Diesel fuel prices will pass gasoline in cost within 90 days, Kloza predicts. Before it is all over, the existing record price for diesel will be "just demolished," he said.
Fuel is typically the second-highest expense for truckers, said American Trucking Associations economist Tabio Headley in Alexandria, Va.
Trucks burn so much fuel that even a 1 cent per gallon increase, annualized over a year, costs the industry an extra $300 million. Headley says the surcharges borne by customers mitigate but don't entirely cover the added cost of fuel, so trucking companies are trying to hold down costs whenever they can by searching for the best price.
Others show little gain
The TA TravelCenters of America location on Interstate 10 in Baytown may be feeling that effort to hold down costs.
"As far as what we sell in diesel, we have not seen a huge increase in demand. That doesn't mean it doesn't exist," said Dennis Millazzo, general manager of the truck stop. Millazzo said other parts of the chain may be doing better.
"Big companies go to the cheapest, and we are not necessarily the cheapest fuel around. There are computers in the trucks, and they will re-route drivers to the cheaper fuel. If they see it 1 cent cheaper five miles away, they will route the truck there," Millazzo said.
Utah-based Flying J is thought to have some cost advantages because it has its own exploration and production, refining, transportation, and marketing.
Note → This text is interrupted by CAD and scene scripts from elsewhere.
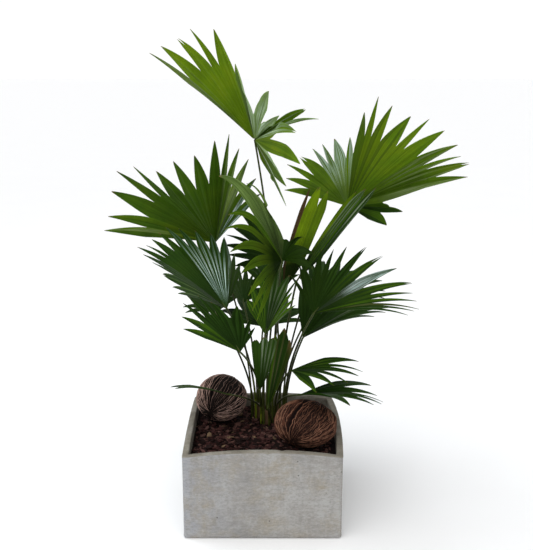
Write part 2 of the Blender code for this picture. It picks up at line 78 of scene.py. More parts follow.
# As in the model's source, but for the deeper slits of centre_left, and with the hubs and the ribs' lengths
# in millimetres. fingers has a digit for each finger: its count of pleats. A named rib is (finger, compass
# direction, climb, length), and deep lists the fingers that start at a deep slit.
Leaf = namedtuple("Leaf", "name stem hub droop split fingers ribs furl deep", defaults=(0, ()))
LEAVES = (
    Leaf("top", "stem_right", (-15, 50, 735), 0.35, 0.66, "122131112122111",
         ((0, 180, 45, 250), (1, -165, 50, 250), (4, -120, 60, 250), (5, -100, 45, 230), (6, -81, 36, 200),
          (7, -73, 26, 165), (8, -54, 29, 175), (9, -49, 22, 180), (10, -63, 16, 170), (11, -62, -3, 175),
          (12, -66, -21, 160), (13, -61, -38, 170), (14, -47, -49, 95)), deep=(6, 7, 8, 10, 11, 12)),
    Leaf("right_high", "stem_right", (170, 90, 600), 0.25, 0.67, "11121121211212212111",
         ((0, -130, 20, 210), (2, -125, 30, 235), (5, -110, 40, 240), (7, -95, 45, 235), (9, -75, 60, 260),
          (11, -45, 55, 235), (14, -5, 35, 250), (16, -5, 25, 255), (17, -10, 20, 240), (18, 0, 0, 115),
          (19, -10, -20, 85)), deep=(18,)),
    Leaf("left_high", "stem_left", (-95, 70, 530), 0.2, 0.62, "11221222211111",
         ((0, 180, 10, 225), (2, 175, 30, 230), (3, 180, 40, 235), (5, -135, 50, 210), (7, -100, 55, 245),
          (9, -75, 60, 270), (11, -65, 50, 245), (13, -55, 40, 205))),
    Leaf("centre_left", "stem_middle", (35, -120, 535), 1, 0.62, "111111261122",
         ((0, -130, -45, 115), (1, -130, -30, 110), (2, -130, -10, 105), (3, -135, 15, 105),
          (4, -145, 35, 120), (5, -155, 50, 135), (6, -160, 60, 145), (7, 180, 70, 195), (8, 155, 75, 155),
          (9, 0, 65, 60), (10, -20, 35, 65), (11, -40, 15, 70)), deep=(1, 2, 3, 4, 5, 6, 9)),
    Leaf("left_middle", "stem_left", (-65, -100, 440), 0.3, 0.72, "1121221222222211",
         ((0, 130, 5, 160), (3, 145, 25, 195), (5, 160, 35, 205), (8, 150, 45, 205), (10, 130, 45, 200),
          (13, 95, 45, 165), (15, 80, 30, 135))),
    Leaf("left_low", "stem_left", (-40, -140, 370), 0.25, 0.62, "111222211",
         ((0, 170, 25, 115), (2, 160, 40, 140), (3, 155, 45, 145), (5, 145, 55, 110), (8, 50, 45, 55))),
    Leaf("right_middle", "stem_right", (95, -80, 425), 0.35, 0.55, "12222222211111",
         ((0, 155, 60, 85), (2, 55, 80, 120), (4, 20, 65, 140), (6, 10, 45, 170), (8, 0, 25, 185),
          (11, -20, 15, 205), (13, -30, 15, 190))),
    Leaf("right_under", "stem_right", (80, 20, 345), 0.5, 0.6, "22221111",
         ((0, 92, 58, 115), (3, 30, 35, 185), (5, 10, 25, 205), (7, -10, 30, 150))),
    Leaf("centre_low", "stem_middle", (5, -130, 400), 0.25, 0.72, "222221111",
         ((0, 140, 55, 75), (3, 50, 75, 125), (5, 20, 60, 115), (6, 10, 60, 90), (8, -10, 50, 80))),
    Leaf("band", "stem_right", (65, -30, 475), 0.2, 0.85, "232",
         ((0, 20, 57, 205), (1, 17, 54, 225), (2, 15, 50, 230)), furl=0.7),
    Leaf("spear", "stem_middle", (40, -30, 455), 0, 0.8, "133",
         ((0, 0, 78, 200), (1, 0, 72, 215), (2, 7, 66, 215)), furl=0.8),
    Leaf("young_centre", "stem_middle", (-5, -50, 260), 0, 0.9, "222",
         ((0, -95, 55, 170), (1, -85, 55, 175), (2, -75, 55, 175)), furl=0.4),
    Leaf("young_right", "stem_middle", (10, -30, 215), 0, 0.93, "121",
         ((0, 0, 85, 150), (1, 5, 79, 170), (2, 25, 70, 145)), furl=0.4),
    Leaf("low_right", "stem_right", (55, -30, 295), 0.5, 0.5, "212111",
         ((0, 20, 10, 150), (1, 10, 5, 150), (2, 0, 5, 135), (4, -35, 5, 100), (5, -60, 0, 95))),
    Leaf("lowest_right", "stem_right", (70, -70, 260), 0.5, 0.55, "321111",
         ((0, 30, 5, 170), (2, 10, 0, 175), (4, -10, 5, 145), (5, -40, 15, 120))),
    Leaf("lowest_left", "stem_middle", (-65, -30, 245), 0.35, 0.7, "12",
         ((0, -160, 20, 110), (1, 170, 10, 120))),
    Leaf("shade_left", "stem_middle", (35, 100, 485), 0.35, 0.6, "11212221",
         ((0, 155, -5, 105), (1, 165, 10, 115), (3, 165, 30, 125), (5, 150, 50, 135), (7, 110, 50, 100))),
    Leaf("shade_low", "stem_left", (-40, 90, 400), 0.3, 0.6, "11222111",
         ((0, 115, 5, 105), (2, 110, 35, 95), (4, 85, 55, 80), (6, 40, 55, 70), (7, 0, 35, 55))),
    Leaf("rear_left", "stem_left", (-100, 130, 365), 0.35, 0.58, "112222211",
         ((0, 155, 0, 75), (2, 120, 10, 140), (4, 100, 20, 180), (6, 85, 20, 160), (8, 60, 15, 110))),
    Leaf("rear_right", "stem_right", (115, 120, 395), 0.35, 0.58, "112222211",
         ((0, 125, 35, 80), (2, 95, 30, 135), (4, 70, 20, 190), (6, 40, 10, 195), (8, 15, 5, 155))),
    Leaf("rear_middle", "stem_left", (20, 150, 405), 0.35, 0.58, "1222221",
         ((0, 200, 35, 70), (2, 115, 40, 120), (3, 90, 30, 165), (5, 65, 30, 125), (6, 50, 20, 95))),
    Leaf("rear_low", "stem_left", (0, 130, 335), 0.45, 0.55, "1222221",
         ((0, 170, 10, 110), (1, 140, 15, 130), (3, 90, 20, 160), (5, 40, 15, 130), (6, 10, 10, 110))),
)
LEAVES = [leaf._replace(hub=tuple(part / 1000 for part in leaf.hub),
                        fingers=tuple(int(pleats) for pleats in leaf.fingers)) for leaf in LEAVES]


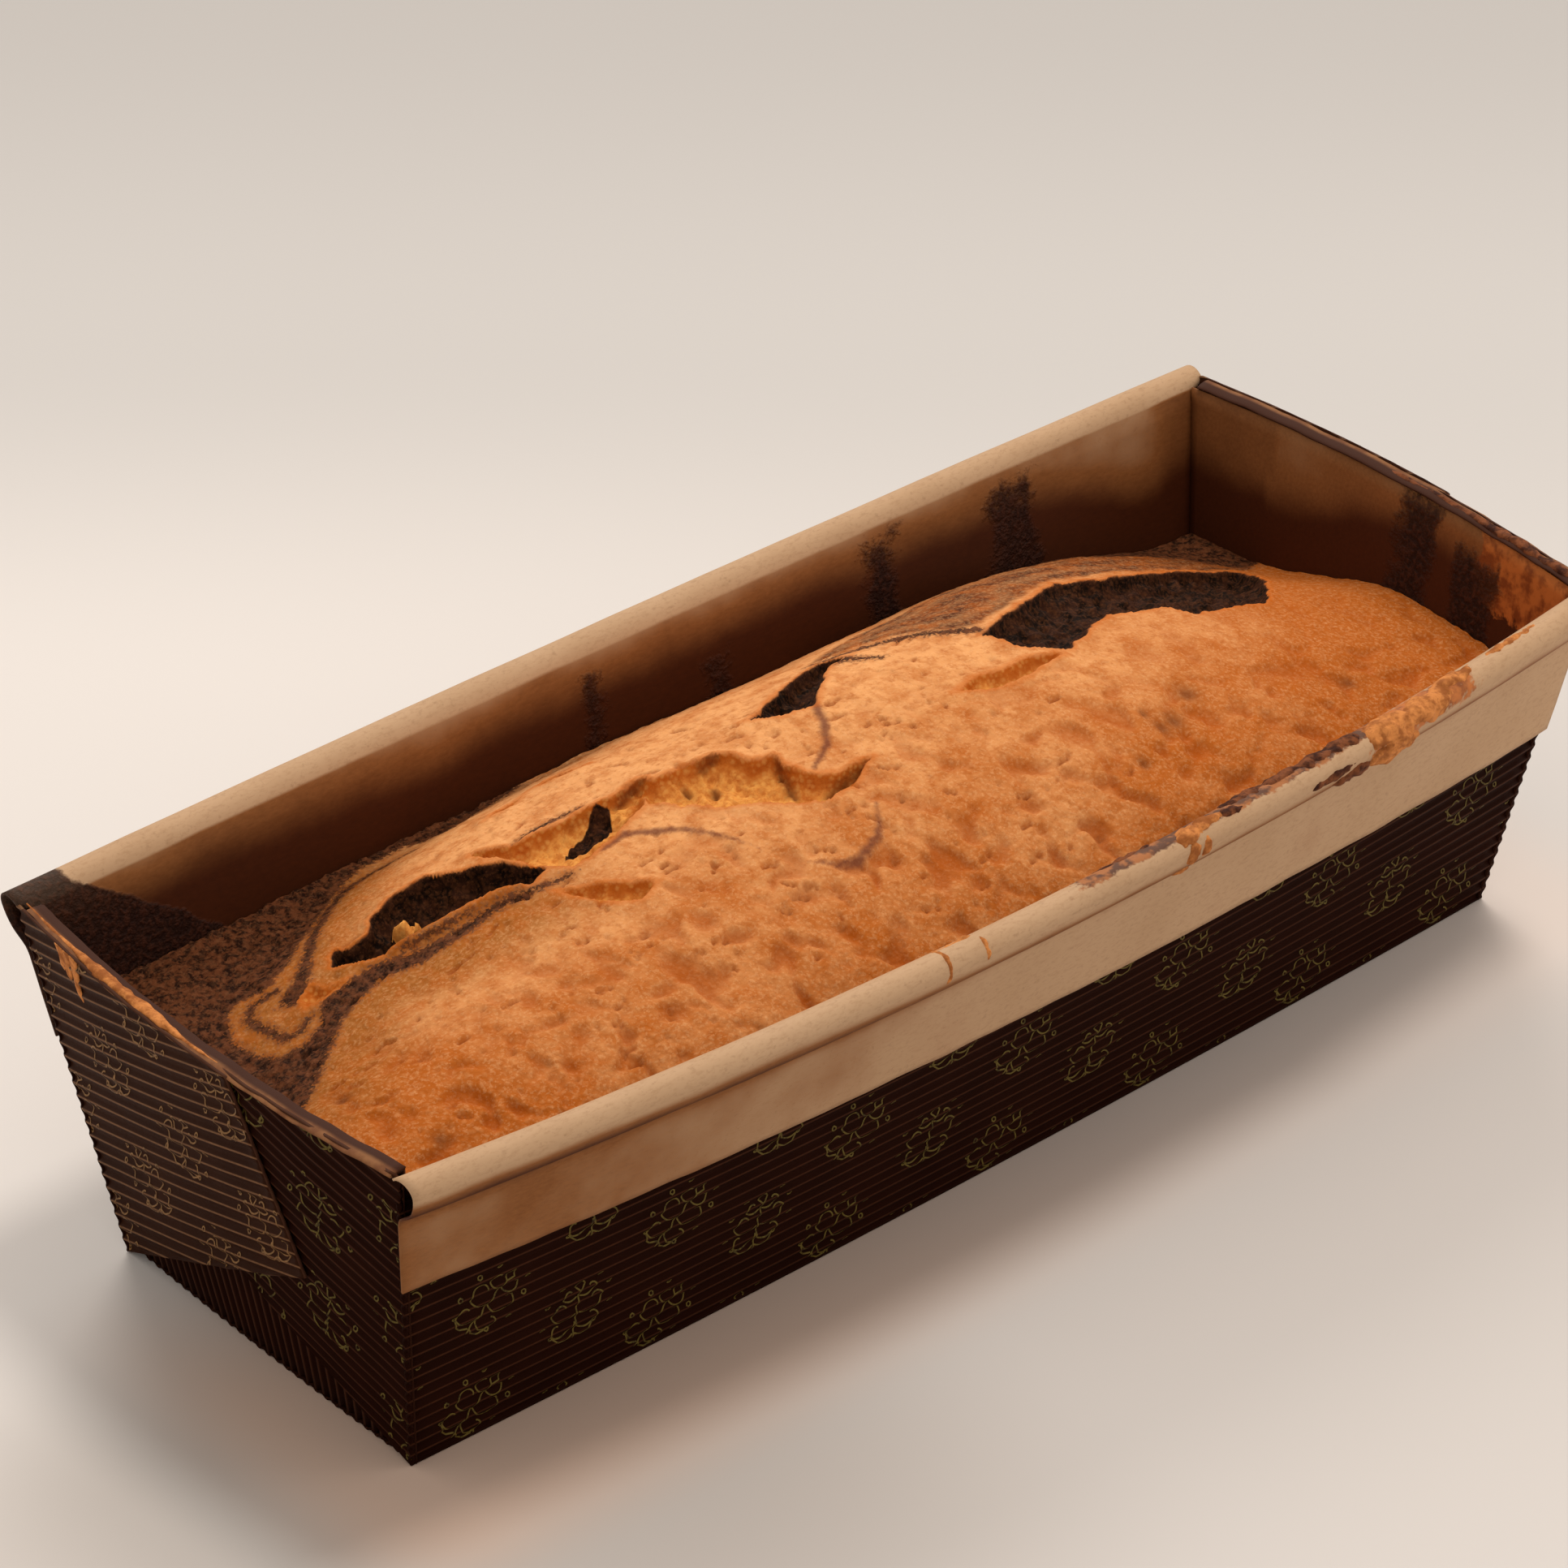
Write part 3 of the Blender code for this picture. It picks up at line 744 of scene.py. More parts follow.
def crust_fields(x, y):
    """The crust's relief at (x, y) over the plain dome, and what its colours depend on."""
    near = smooth((NEAR_SIDE[0] - y) / NEAR_SIDE[1])
    plain = SWELL[1] * waves(x, y, SWELL[0], 11)
    plain += RIPPLE[1] * waves(x, y, RIPPLE[0], 12) * (0.5 + near)
    warp_x = x + DIMPLE_WARP * waves(x, y, 7.0, 15)
    warp_y = y + DIMPLE_WARP * waves(x, y, 7.0, 16)
    dimples = waves(warp_x, warp_y, DIMPLE[0], 13)
    dimples = dimples + 0.6 * waves(warp_x, warp_y, DIMPLE[0] / 2, 14)
    # hollow: the dimples, which are also painted darker as shade
    hollow = smooth((dimples + 0.05) / 0.85) * (0.15 + 0.85 * near)
    plain -= DIMPLE[1] * hollow

    jag = sum(high * waves(x, y, length, 21 + k) for k, (length, high) in enumerate(JAG))
    corner = outline_depth(x, y, DARK_CORNER)
    low_crust = smooth(corner / 3)
    chocolate = np.maximum(corner, outline_depth(x, y, FAR_END_DARK))
    chocolate = np.maximum(chocolate, line_depth(x, y, DARK_BAND, *DARK_LINES))
    tear, lips, torn, opened, crumb_chocolate, pocket = torn_crust(x, y, jag)
    chocolate = np.where(opened > -0.2, np.clip(crumb_chocolate, -4, 4), chocolate)

    coarse, fine = BARE_CRUMB
    rough = coarse[1] * layered(x, y, coarse[0], 41) + fine[1] * waves(x, y, fine[0], 45)
    rough = rough - SPONGE[1] * (1 - smooth(nearest_cell(x, y, SPONGE[0], 46) / 0.6))
    relief = plain * (1 - 0.6 * torn) + tear + lips + rough * smooth((opened - 0.3) / 1.2)
    grain = GRAIN[1] * (0.45 - nearest_cell(x, y, GRAIN[0], 51))
    grain = grain + FINE_GRAIN[1] * waves(x, y, FINE_GRAIN[0], 52)
    relief += grain * (1 + 1.6 * low_crust)
    crazing = np.abs(layered(x, y, CRAZING[0], 61, 2))
    relief -= CRAZING[2] * low_crust * (1 - smooth(crazing / CRAZING[1]))

    specks_and_pit_shade = np.zeros(x.shape)
    prick(x, y, relief, hollow, specks_and_pit_shade)
    for px, py, size in DARK_SPECKS:
        away = ((x - px) ** 2 + (y - py) ** 2) / size ** 2
        specks_and_pit_shade = np.maximum(specks_and_pit_shade, 0.8 * np.exp(-1.5 * away * (1 + 0.8 * jag)))
        relief -= SPECK_DEPTH * np.exp(-away)
    # Browning and painted shade together: darker towards the near wall and into the near end's
    # corner, where the case shades the crust, and darker towards the far end, which also tones down
    # the light there.
    end_corner = smooth((x + 62) / -34) * smooth((10 - y) / 26)
    browning_and_shade = 0.6 * near + 0.55 * end_corner + 0.8 * smooth((x - 50) / 44)
    browning_and_shade += 0.25 * waves(x, y, 18.0, 81) - 0.1 + 0.25 * smooth((x - 15) / 35)
    to_dark = np.maximum(line_depth(x, y, DARK_BAND), corner)
    pale = smooth((to_dark + 15) / 12) * smooth((-40 - x) / 20) * (1 - low_crust)
    behind_patch = outline_depth(x, y, BROWN_RIDGE)
    streaks = np.sin(1.1 * behind_patch + 3.0 * layered(x, y, 12.0, 82))
    marble = smooth((behind_patch + jag) / 1.5) * (0.86 + 0.14 * streaks)
    far_edge = 0.55 * smooth((y - 20) / 14) * smooth((x + 45) / 20)
    return relief, {
        "chocolate": chocolate,
        "opened": opened,
        "hollow": np.clip(0.9 * hollow, 0, 1),
        "browning_and_shade": browning_and_shade,
        "pale": pale,
        "brown_marble": np.clip(np.maximum(marble, far_edge), 0, 1),
        "specks_and_pit_shade": np.clip(specks_and_pit_shade, 0, 1),
        "faint_line": np.clip(line_depth(x, y, *FAINT_LINES), -4, 4),
        "pocket": np.clip(pocket, -4, 4),
    }


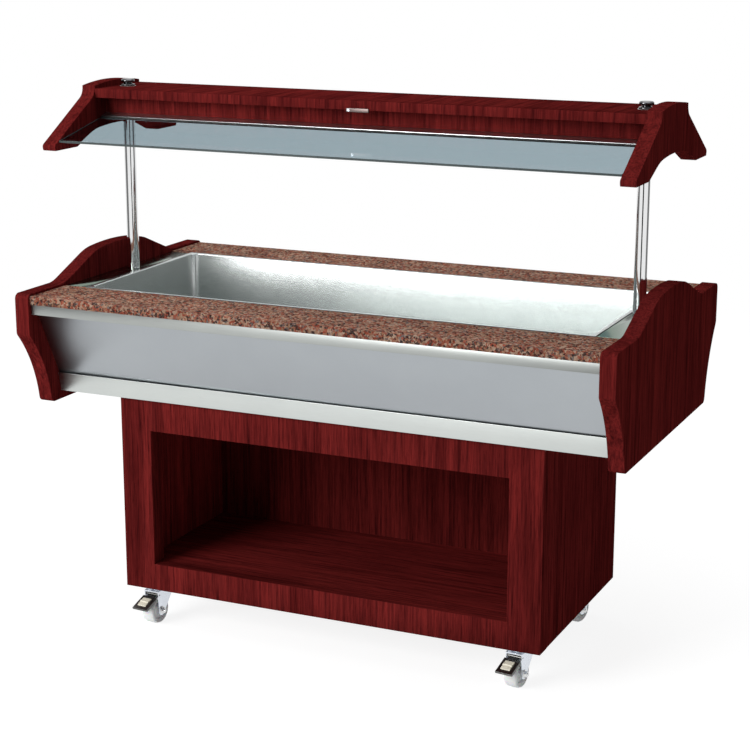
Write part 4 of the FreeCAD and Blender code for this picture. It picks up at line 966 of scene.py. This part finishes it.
class SALADBAR_OT_posts(bpy.types.Operator):
    """Turns the chromed posts, their caps and the bushes that ride on them"""
    bl_idname = "salad_bar.posts"
    bl_label = "Posts"

    def execute(self, context):
        metal = context.scene.salad_metal
        plated = material("Chrome Plate", chrome, metal.chrome)
        x = (POST_LOW[0] + POST_HIGH[0]) / 2
        foot, head = POST_LOW[2], POST_HIGH[2]
        tube = [(0.0130, foot), (0.0142, foot), (0.0150, foot + 0.0008),
                (0.0150, head - 0.0006), (0.0144, head), (0.0130, head)]
        for name, side in (("left", -x), ("right", x)):
            mesh = bmesh.new()
            turn_into(mesh, tube, Matrix.Translation((side, 0, 0)), closed=True)
            hand_over(sharpened(into_object(mesh, f"post_{name}_tube")), plated, "post_" + name)

        cap = smooth_profile([
            (0.0, 0.0), (0.0179, 0.0), (0.0179, 0.0036), (0.0130, 0.0043), (0.0100, 0.0056),
            (0.0100, 0.0074), (0.0134, 0.0081), (0.0169, 0.0094), (0.0169, 0.0142),
            (0.0140, 0.0167), (0.0080, 0.0170), (0.0, 0.0170)], 0.0012)
        mesh = bmesh.new()
        for side in (-x, x):
            turn_into(mesh, cap, Matrix.Translation((side, 0, head)))
        hand_over(sharpened(into_object(mesh, "post_caps_turned")),
                  material("Dark Chrome", chrome, metal.dark_chrome), "post_caps")

        bush_low, bush_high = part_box("post_bushes")
        bush = [(0.01506, bush_low[2]), (0.0244, bush_low[2]), (0.0250, bush_low[2] + 0.0006),
                (0.0250, bush_low[2] + 0.0020), (0.02005, bush_low[2] + 0.0020),
                (0.02005, bush_high[2]), (0.01506, bush_high[2])]
        mesh = bmesh.new()
        for side in (-x, x):
            turn_into(mesh, bush, Matrix.Translation((side, 0, 0)), closed=True)
        nylon = material("Bush Nylon", moulded, (0.60, 0.60, 0.57), 0.4)
        hand_over(sharpened(into_object(mesh, "post_bushes_turned")), nylon, "post_bushes")
        paint_node("post_sockets", galvanised())
        return {"FINISHED"}


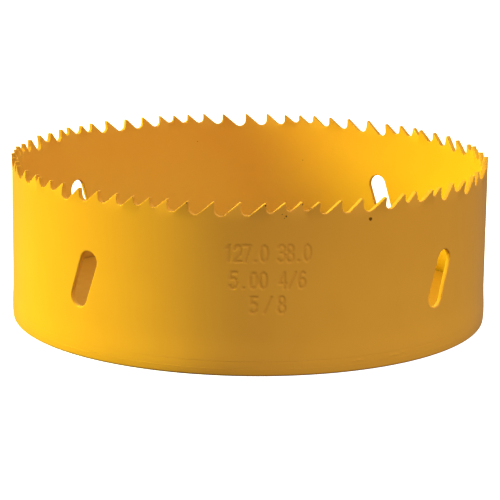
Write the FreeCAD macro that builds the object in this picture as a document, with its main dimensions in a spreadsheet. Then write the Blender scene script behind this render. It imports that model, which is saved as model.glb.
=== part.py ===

The real gains in cargo hauled falls somewhere between the increase at Flying J and the flat results at TA.
The tonnage of freight hauled by trucks nationally hit a record in April, according to Headley of the trucking association.
The tonnage was off a bit in May but was still the second highest on record.
"Year-to-date truck tonnage is up a solid 6.4 percent. It is a very strong number," Headley said.
Meanwhile the weekly estimates on demand for diesel fuel have been wild, with some weeks showing gains of 27 percent over a year earlier. Experts say these short-term numbers are not a reliable gauge of the long-term trend, and diesel is lumped in with similar fuels like heating oil and jet fuel.
Planting, the American Petroleum Association economist, said a more realistic estimate of the growth in demand for diesel is the January through June average, up 4.8 percent.
In terms of energy use, 4.8 percent is a big number, said Planting, who pointed out it is nearly double the 2.5 percent demand growth for gasoline.
Despite costs, earnings up
The earnings of some trucking companies indicate they are successfully dealing with higher fuel costs. Swift Transportation, one of the largest truck lines in the country, last week reported an 80 percent increase in second-quarter profit from a year earlier.
Swift said its trucks hauled loads over 418 million miles during its recently completed quarter, up nearly 12 percent from a year earlier, although some of that increase resulted from an acquisition. Fuel surcharges added $40 million to its revenue, up from $23 million a year ago.
J.B. Hunt Transport Services, another large carrier, on July 15 reported both record-high revenue and profit for the second quarter, with profit per share up 77 percent.
A shortage of drivers
But so much freight is being hauled that it has created a shortage of drivers.
Even though Hunt expects to sustain its earnings margins, "growth in the truckload industry is at a virtual standstill until additional truck drivers are attracted into the industry," Hunt President and CEO Kirk Thompson said in a prepared statement.
Yellow Roadway, the biggest trucking company, also reported soaring results.
In a different tactic, food service giant Sysco, based in Houston, tries to keep the driving down by staying close to the customer, building more locations so it doesn't have to drive so far.
During the quarter that ended March 30, the miles driven were up about 3 percent, said a spokeswoman.
For a shipper like Cooper Industries, the freight rates are little changed because of agreements already in place, but the fuel surcharges seem to be coming a little more regularly and a little steeper, said spokesman John Breed.
The Houston manufacturer of electrical products, tools and hardware has agreements with a range of carriers because it ships everything from pea-sized fuses to transformers so large they must be carried on flatbed trucks.
Costs are largely passed on to Cooper's customers. What can't be passed on, the company hopes to make up somewhere else, Breed said.